Thrombolytic Therapy Saves Frostbitten Limbs
WASHINGTON — Thrombolytic therapy has resulted in limb salvage among 18 patients with severe frostbite treated at one Minnesota hospital in the last few years.
Thrombolytic therapy has been available for management of frostbite for 10 years and has the potential to reduce the need for some of the amputations. However, use of this protocol has not extended to the rural northern areas where most cases of frostbite are treated.
Severe frostbite results in ischemia and blistering with subsequent demarcation and loss of tissue. Prostaglandins and other chemical mediators are released locally, resulting in intense spasm and blistering. Arterial thrombosis results from injury to endothelial cells that retract to expose subintimal collagen, subsequently triggering acute thrombosis after rewarming.
The worse scenario is a freeze-thaw-refreeze injury in which, upon refreeze, ice crystals form intracellularly and kill the cells, rather than extracellularly as occurs in the initial freeze injury, according to Dr. George R. Edmonson of St. Paul (Minn.) Radiology.
Traditional treatment for frostbite has simply been to rewarm the affected extremity, wait to see how much tissue recovers, then amputate the rest. But over the last couple of decades, investigators have been experimenting with intra-arterial infusion of various thrombolytic and vasodilating agents to dissolve clots and relieve arterial spasm, in attempts to preserve more tissue and salvage more limbs.
At the annual meeting of the Society of Interventional Radiology, Dr. Edmonson described the patient care process used at Regions Hospital, also in St. Paul. Patients are admitted from the emergency department to the burn unit, where surgeons assess the affected limb for severity of injury and blood flow. Diagnostic arteriography is done to assess small vessel occlusion and loss of “distal tuft blush” at the tips of digits. Catheters are positioned for simultaneous infusion of treatment drugs into each affected limb. Blisters and wounds are managed in the burn unit with debridement or amputation as appropriate.
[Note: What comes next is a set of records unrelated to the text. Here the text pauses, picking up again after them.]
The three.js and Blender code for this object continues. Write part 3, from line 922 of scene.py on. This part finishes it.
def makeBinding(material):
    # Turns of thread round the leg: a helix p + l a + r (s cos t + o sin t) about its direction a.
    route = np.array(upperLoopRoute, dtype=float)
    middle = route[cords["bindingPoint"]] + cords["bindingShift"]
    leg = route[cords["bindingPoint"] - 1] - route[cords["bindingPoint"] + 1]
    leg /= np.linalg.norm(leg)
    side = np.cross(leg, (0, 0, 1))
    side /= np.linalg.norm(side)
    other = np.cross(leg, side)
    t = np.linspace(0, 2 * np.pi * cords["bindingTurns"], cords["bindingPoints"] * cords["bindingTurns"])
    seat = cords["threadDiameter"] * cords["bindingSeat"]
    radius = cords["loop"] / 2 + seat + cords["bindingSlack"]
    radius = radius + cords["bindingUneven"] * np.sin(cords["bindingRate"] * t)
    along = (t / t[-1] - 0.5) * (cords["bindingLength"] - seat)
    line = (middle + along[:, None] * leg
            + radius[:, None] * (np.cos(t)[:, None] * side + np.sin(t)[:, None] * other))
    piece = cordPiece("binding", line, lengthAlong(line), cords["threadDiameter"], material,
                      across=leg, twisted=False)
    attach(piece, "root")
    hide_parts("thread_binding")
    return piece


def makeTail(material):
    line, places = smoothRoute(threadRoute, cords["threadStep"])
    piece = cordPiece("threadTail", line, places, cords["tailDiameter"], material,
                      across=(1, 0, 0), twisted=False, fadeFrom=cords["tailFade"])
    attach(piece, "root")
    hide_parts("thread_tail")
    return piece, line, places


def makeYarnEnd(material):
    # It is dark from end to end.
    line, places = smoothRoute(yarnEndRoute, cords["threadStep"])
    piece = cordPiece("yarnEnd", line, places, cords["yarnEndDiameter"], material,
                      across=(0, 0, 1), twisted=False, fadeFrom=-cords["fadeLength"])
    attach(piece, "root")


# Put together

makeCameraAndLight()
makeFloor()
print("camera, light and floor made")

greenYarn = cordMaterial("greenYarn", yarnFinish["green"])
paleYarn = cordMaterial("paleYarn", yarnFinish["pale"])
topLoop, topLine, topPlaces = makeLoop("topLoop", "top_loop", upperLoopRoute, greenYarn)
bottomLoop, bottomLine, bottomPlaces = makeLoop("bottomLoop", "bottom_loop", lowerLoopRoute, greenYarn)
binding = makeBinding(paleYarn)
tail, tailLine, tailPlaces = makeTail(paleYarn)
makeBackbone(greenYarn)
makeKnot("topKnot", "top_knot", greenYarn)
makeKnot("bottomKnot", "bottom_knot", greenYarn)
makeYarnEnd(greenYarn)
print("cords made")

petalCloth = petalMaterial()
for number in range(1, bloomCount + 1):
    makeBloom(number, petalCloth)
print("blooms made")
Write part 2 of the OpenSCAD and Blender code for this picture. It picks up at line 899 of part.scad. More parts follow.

Since the mid-1990s, Dr. Edmonson and his associates have been treating frostbite of the extremities with a variety of combined antithrombotic, antiplatelet, and vasodilating agents. Initially, they used urokinase along with heparin and papaverine, then switched to reteplase, and now have moved to using tenecteplase (TNK) because of its superior plasma stability and higher fibrin specificity compared with reteplase. Tenecteplase is degraded more slowly in the bloodstream during infusion, and binds more firmly to the clot at the target than do similar agents. Because it also affects the normal clotting proteins to a lesser degree, it may therefore reduce the risk of bleeding, he explained.
During three unusually mild Minnesota winters, six patients aged 18–65 years with severe frostbite who were at risk for amputation were treated for up to 72 hours with intra-arterial TNK infusions at 0.25 mg/hour per limb with coaxial papaverine at 30 mg/hour per limb and intravenous heparin at 500 mcg/hour. They were managed in the burn unit with arteriography during the infusion.
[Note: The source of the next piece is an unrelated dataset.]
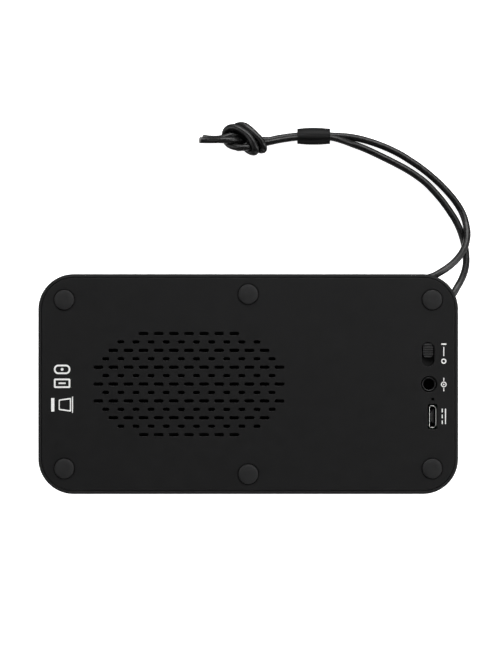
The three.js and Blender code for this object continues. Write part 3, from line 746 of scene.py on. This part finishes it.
# ---- slide switch -------------------------------------------------------------------
def knob():
    """Cross-sections along Y: a rounded bar with five ribs and a raised lip at its far end."""
    top, half, wide, corner = T - 0.4, KNOB[1] / 2, KNOB[0] / 2 + 0.04, 1.2
    far = half + 0.2
    line = [(-half, -0.44), (-half + 0.05, -0.38), (-half + 0.12, -0.36)]
    for k in range(5):
        c = -1.90 + k * 0.725
        line += [(c - 0.19, -0.46 if k else -0.34), (c - 0.13, -0.10), (c - 0.07, 0.0), (c + 0.08, 0.0), (c + 0.14, -0.12), (c + 0.20, -0.46)]
    line += [(1.62, -0.44), (1.74, -0.12), (1.84, 0.0), (far - 0.22, 0.0), (far - 0.10, -0.05), (far - 0.03, -0.14), (far, -0.26)]
    s = Shape(lambda u, v, z: (SWITCH[0] + 0.03 + u, KNOB_Y + z, v))
    rings = []
    for y, dz in line:
        over = max(0.0, abs(y) - ((far if y > 0 else half) - corner))
        w = wide - (corner - math.sqrt(max(0.0, corner * corner - over * over)))
        z1, r = top + dz, 0.16
        pts = [(-w, 27.95), (w, 27.95)] + [(w - r + r * math.cos(t), z1 - r + r * math.sin(t)) for t in np.linspace(0, math.pi / 2, 5)]
        pts += [(-w + r - r * math.sin(t), z1 - r + r * math.cos(t)) for t in np.linspace(0, math.pi / 2, 5)]
        rings.append(s.ring(pts, y))
    for a, b in zip(rings, rings[1:]):
        s.bridge(a, b)
    s.cap(rings[0])
    s.cap(rings[-1])
    return s


piece(knob(), key_m, "power_switch", ["switch_knob"], angle=50, name="switch_knob_ribbed")
shutter = plate(outline_of(5.2, 10.7, 0.4, SWITCH[0], KNOB_Y, n=4), 29.35, 29.82, 0.08, 2,
                holes=[lambda o: rr(KNOB[0] - 0.3 - 2 * o, KNOB[1] - 0.3 - 2 * o, 1.05, SWITCH[0], KNOB_Y, 8)])
piece(shutter, shade_m, "power_switch", name="switch_shutter")

# ---- audio jack -----------------------------------------------------------------------
def jack():
    s = Shape()
    first, rim = s.loft(outline_of(6.6, 7.6, 0.5, *JACK, n=4), [(0, 21.4), (0, 29.05), (-0.15, 29.2)])
    top = T - 0.4
    prof = [(2.25, 29.2), (2.25, top - 0.10)] + arc(2.25 - 0.10, top - 0.10, 0.10, 20, 90, 4)
    prof += [(2.08, top - 0.02), (1.86, top - 0.26), (1.81, top - 0.36), (JACK_R, top - 0.5), (JACK_R, 29.0), (JACK_R + 0.12, 28.8), (JACK_R + 0.12, 27.9), (JACK_R, 27.7), (JACK_R, 22.6)]
    a, b = s.loft(lambda r: circle(*JACK, r, 56), prof)
    s.cap(rim, [a])
    s.cap(first)
    s.fan(b, *JACK, 22.6)
    return s


JACK_R = 1.8
piece(jack(), jack_m, "root", ["audio_jack"], name="audio_jack_barrel")
spring_contact = plate(outline_of(0.3, 0.9, 0.12, JACK[0] - 1.7, JACK[1], n=3), 23.2, 27.5, 0.08, 2)
piece(spring_contact, nickel_m, "root", name="audio_jack_contact")

# ---- light ------------------------------------------------------------------------------
piece(lathe([(0, 21.4), (0.3, 21.4), (0.3, 28.7), (0.29, 28.82), (0.24, 28.92), (0.14, 28.98), (0.07, 29.0), (0, 29.0)], *LIGHT, 24),
      clear_m, "root", ["light_pipe"], angle=60, name="light_pipe_lens")

# ---- charging socket ----------------------------------------------------------------------
def usb_outline(w, h, c, cx, cy):
    x, y = w / 2, h / 2
    return [(cx - x, cy - y + 0.3), (cx - x + 0.3, cy - y), (cx + x - c, cy - y), (cx + x, cy - y + c),
            (cx + x, cy + y - c), (cx + x - c, cy + y), (cx - x + 0.3, cy + y), (cx - x, cy + y - 0.3)][::1]


def usb_shell():
    base = usb_outline(2.20, 7.08, 0.68, USB[0] + 0.10, USB[1] - 0.01)
    s = Shape()
    ol = lambda o: softened(grown(base, o), 0.16, 3)
    top = T - 0.38
    # the mouth is flared, so its narrow top edge slopes inwards
    first, last = s.loft(ol, [(0, 21.5), (0, top - 0.05), (-0.015, top - 0.012), (-0.04, top), (-0.12, top - 0.045), (-0.15, top - 0.09), (-0.17, top - 0.25), (-0.17, 26.0)])
    s.cap(first)
    s.cap(last)
    return s


piece(usb_shell(), nickel_m, "root", ["usb_socket_shell"], name="usb_shell_folded")
tongue = plate(outline_of(0.50, 4.4, 0.12, USB[0] + 0.24, USB[1] + 0.15, n=3), 26.2, T - 1.0, 0.06, 2)
piece(tongue, jack_m, "root", ["usb_socket_tongue"], name="usb_tongue")
# a near-black sheet lining the shell behind its mouth: painted shade, standing for the shadow deep in the socket,
# whose real metal shell is bright inside
painted_shade_liner = Shape()
ring_of = lambda o: softened(grown(usb_outline(2.20, 7.08, 0.68, USB[0] + 0.10, USB[1] - 0.01), o), 0.16, 3)
first, last = painted_shade_liner.loft(ring_of, [(-0.19, 26.05), (-0.19, T - 0.62), (-0.22, T - 0.56), (-0.28, T - 0.6), (-0.30, 28.4)])
painted_shade_liner.cap(first)
painted_shade_liner.cap(last)
piece(painted_shade_liner, painted_shade_m, "root", name="usb_insert")
contacts = Shape()
for k in range(5):
    c = plate(outline_of(0.24, 0.50, 0.04, USB[0] - 0.14, USB[1] + 0.15 + (k - 2) * 0.68, n=2), 26.6, T - 1.0, 0.03, 1)
    a = len(contacts.v)
    contacts.v += c.v
    contacts.f += [tuple(i + a for i in f) for f in c.f]
piece(contacts, nickel_m, "root", name="usb_contacts")

# ---- push buttons -----------------------------------------------------------------------------
def button(x, symbol, names):
    body, node, name = names
    place = lambda u, v, z, x=x: (x + u, -H / 2 + 0.2 - z, BUTTON_Z + v)     # z grows outwards
    o = outline_of(*BUTTON, BUTTON[1] / 2 - 0.01, n=12)
    deep = -(WALL + 0.3)
    s = Shape(place)
    first, last = s.loft(o, [(0, deep), (0, -0.34), (-0.03, -0.2), (-0.11, -0.08), (-0.24, -0.01), (-0.36, 0.0), (-1.2, -0.09)])
    s.cap(first)
    s.cap(last)
    flange = plate(outline_of(BUTTON[0] + 2.6, BUTTON[1] + 2.6, 3, n=6), -(WALL + 0.9), -(WALL + 0.1), 0.1, 1, place)
    stem = plate(outline_of(3, 3, 0.8, n=4), -(WALL + 1.3), -(WALL + 0.85), 0.08, 1, place)
    marks = []
    for pts in symbol:
        m = Shape(place)
        a, b = m.loft(lambda g, pts=pts: grown(pts, g), [(0.06, -0.3), (0.0, 0.05), (-0.05, 0.09)])
        m.cap(a)
        m.cap(b)
        marks.append(m)
    me = boolean(s.mesh(name), [flange, stem, *marks], "UNION")
    piece(me, key_m, body, [node], name=name)


bar_h = rr(1.9, 0.42, 0.12, n=3)
bar_v = rr(0.42, 1.9, 0.12, n=3)
triangle = softened([(-1.15, -0.85), (0.25, 0.0), (-1.15, 0.85)], 0.16, 3)
pause_1, pause_2 = rr(0.34, 1.6, 0.1, 0.62, 0, 3), rr(0.34, 1.6, 0.1, 1.25, 0, 3)
button(BUTTON_X[0], [bar_h], ("volume_down_key", "volume_down_button", "volume_down_cap"))
button(BUTTON_X[1], [triangle, pause_1, pause_2], ("play_key", "play_button", "play_cap"))
button(BUTTON_X[2], [bar_h, bar_v], ("volume_up_key", "volume_up_button", "volume_up_cap"))

# ---- grille cloth -------------------------------------------------------------------------------
def cloth():
    s = Shape()
    gw, gh, gr = W - 2 * GRILLE_INSET - 0.6, H - 2 * GRILLE_INSET - 0.6, R - GRILLE_INSET - 0.3
    o = outline_of(gw, gh, gr, n=10)
    # one flat stretched sheet, its edge rounded off towards the front
    first, last = s.loft(o, [(-3.0, 1.1), (0, 1.1), (0, 0.72), (-0.08, 0.58), (-0.3, 0.5), (-3.0, 0.47)])
    s.cap(first)
    s.cap(last)
    return s


sheet = piece(cloth(), fabric_m, "root", ["grille_cloth"], angle=60, name="grille_cloth_stretched")

# ---- printed symbols: plain generic marks --------------------------------------------------------
def mark(name, shapes):
    """Thin ink shapes on the cover: each (outline points, hole points or None)."""
    s = Shape()
    for outer, hole in shapes:
        a, b = s.ring(outer, T + 0.002), s.ring(outer, T + 0.02)
        s.bridge(a, b)
        ha = hb = None
        if hole:
            ha, hb = s.ring(hole, T + 0.002), s.ring(hole, T + 0.02)
            s.bridge(ha, hb)
        s.cap(a, [ha] if hole else [])
        s.cap(b, [hb] if hole else [])
    return piece(s, ink_m, "root", name=name)


IX = 63.03
mark("ink_on_off", [(rr(1.66, 0.44, 0.1, IX, 12.9, 2), None), (circle(IX, 7.4, 0.86, 28), circle(IX, 7.4, 0.48, 28)),
                    (rr(0.30, 2.9, 0.08, IX, 10.5, 2), None)])
mark("ink_audio", [(circle(IX, -0.1, 0.90, 28), circle(IX, -0.1, 0.62, 28)), (circle(IX, -0.1, 0.26, 16), None),
                   (rr(0.30, 1.1, 0.1, IX, 1.52, 2), None), (rr(0.30, 1.1, 0.1, IX, -1.72, 2), None)])
mark("ink_power_in", [(rr(0.34, 5.0, 0.1, IX + 0.55, -10.4, 2), None)]
     + [(rr(0.34, 1.2, 0.1, IX - 0.5, -10.4 + (k - 1) * 1.9, 2), None) for k in range(3)])
mark("ink_ring", [(rr(5.3, 3.05, 1.45, -60.0, 4.75, 9), rr(4.2, 1.95, 0.9, -60.0, 4.75, 9)),
                  (circle(-60.0, 4.75, 0.46, 20), None)])
mark("ink_square", [(rr(5.3, 3.05, 0.45, -60.0, 0.28, 5), rr(4.2, 1.95, 0.2, -60.0, 0.28, 5)),
                    (rr(2.3, 0.5, 0.15, -60.0, 0.28, 3), None)])
mark("ink_bar", [(rr(1.05, 4.35, 0.12, -63.02, -6.65, 3), None)])
mark("ink_tray", [(softened([(-61.1, -8.3), (-57.1, -8.9), (-57.1, -4.4), (-61.1, -5.0)], 0.3, 3),
                   softened([(-60.75, -7.95), (-57.5, -8.4), (-57.5, -4.9), (-60.75, -5.35)], 0.2, 3)),
                  (rr(0.34, 5.2, 0.1, -56.65, -6.65, 2), None)])

# ---- stage: floor, backdrop, light ---------------------------------------------------------------
def stage_mesh(name, me, emission, colour=0.8, floor=False):
    o = bpy.data.objects.new(name, me)
    scene.collection.objects.link(o)
    m = bpy.data.materials.new(name)
    m.use_nodes = True
    p = m.node_tree.nodes["Principled BSDF"]
    p.inputs["Base Color"].default_value = (colour, colour, colour, 1)
    p.inputs["Roughness"].default_value = 0.9
    p.inputs["Specular IOR Level"].default_value = 0.0
    p.inputs["Emission Color"].default_value = (1, 1, 1, 1)
    p.inputs["Emission Strength"].default_value = emission
    me.materials.append(m)
    o.visible_diffuse = o.visible_glossy = o.visible_transmission = o.visible_shadow = False
    return o


floor_me = bpy.data.meshes.new("floor")
floor_me.from_pydata([(-6, -6, -0.00006), (6, -6, -0.00006), (6, 6, -0.00006), (-6, 6, -0.00006)], [], [(0, 1, 2, 3)])
stage_mesh("floor", floor_me, FLOOR_GLOW)
bm = bmesh.new()
bmesh.ops.create_uvsphere(bm, u_segments=48, v_segments=24, radius=7.0)
bmesh.ops.reverse_faces(bm, faces=bm.faces)
dome_me = bpy.data.meshes.new("backdrop")
bm.to_mesh(dome_me)
bm.free()
stage_mesh("backdrop", dome_me, 1.0, colour=0.0)

world = bpy.data.worlds.new("studio")
scene.world = world
world.use_nodes = True
bg = world.node_tree.nodes["Background"]
bg.inputs["Color"].default_value = (1, 1, 1, 1)
bg.inputs["Strength"].default_value = WORLD


def area(name, loc, size, power, aim=(0, 0, 15), shape="RECTANGLE"):
    d = bpy.data.lights.new(name, "AREA")
    d.shape = shape
    d.size, d.size_y = size
    d.energy = power
    o = bpy.data.objects.new(name, d)
    o.location = Vector(loc) * MM
    o.rotation_mode = "QUATERNION"
    o.rotation_quaternion = (Vector(loc) - Vector(aim)).to_track_quat("Z", "Y")
    scene.collection.objects.link(o)
    return o


for spec in LIGHTS:
    area(*spec)

scene.view_settings.view_transform = "Standard"
scene.view_settings.look = "None"
scene.view_settings.exposure = 0.0
scene.view_settings.gamma = 1.0

bpy.context.view_layer.update()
Of the six patients, three who had 16 involved digits responded well and required no amputations. The other three (six limbs, 30 digits) had incomplete angiographic responses. Of those, two (four limbs, 20 involved digits) improved noticeably following TNK infusion, but then developed infections and required partial amputations. One patient—who needed intubation for alcohol withdrawal—failed to respond and lost eight fingers, but his thumbs were saved. There were no major bleeds or other periprocedural complications.
Those results were compared with data from 10 surviving patients (aged 14–77 years) of 12 who were treated with the same protocol using various doses of reteplase and papaverine over a 2-year period. Six of the patients recovered with no amputations, four had lost 31 digits at 45 days, and two had amputations but more distally than would have been anticipated without treatment.
More recently, six more frostbite patients were treated with TNK. Five of these patients had complete response and one had no response. To date, 8 out of 12 TNK-treated patients have been saved from amputation.
Response to TNK is more rapid than is response to reteplase, with arteries reopening within an average of 24 hours, compared with 36 for reteplase and 72 for urokinase. However, all of these agents are far better than the traditional wait-and-amputate treatment of the past, Dr. Edmonson said.
In an interview after the meeting, Dr. Edmonson explained that the difference between frostbite and typical peripheral vascular occlusion or thrombosis is that in frostbite, all of the small collateral vessels are thrombosed as well as the primary named arteries. The cut-off of flow is abrupt and complete, rather than an interruption with ischemia and some limited collaterals.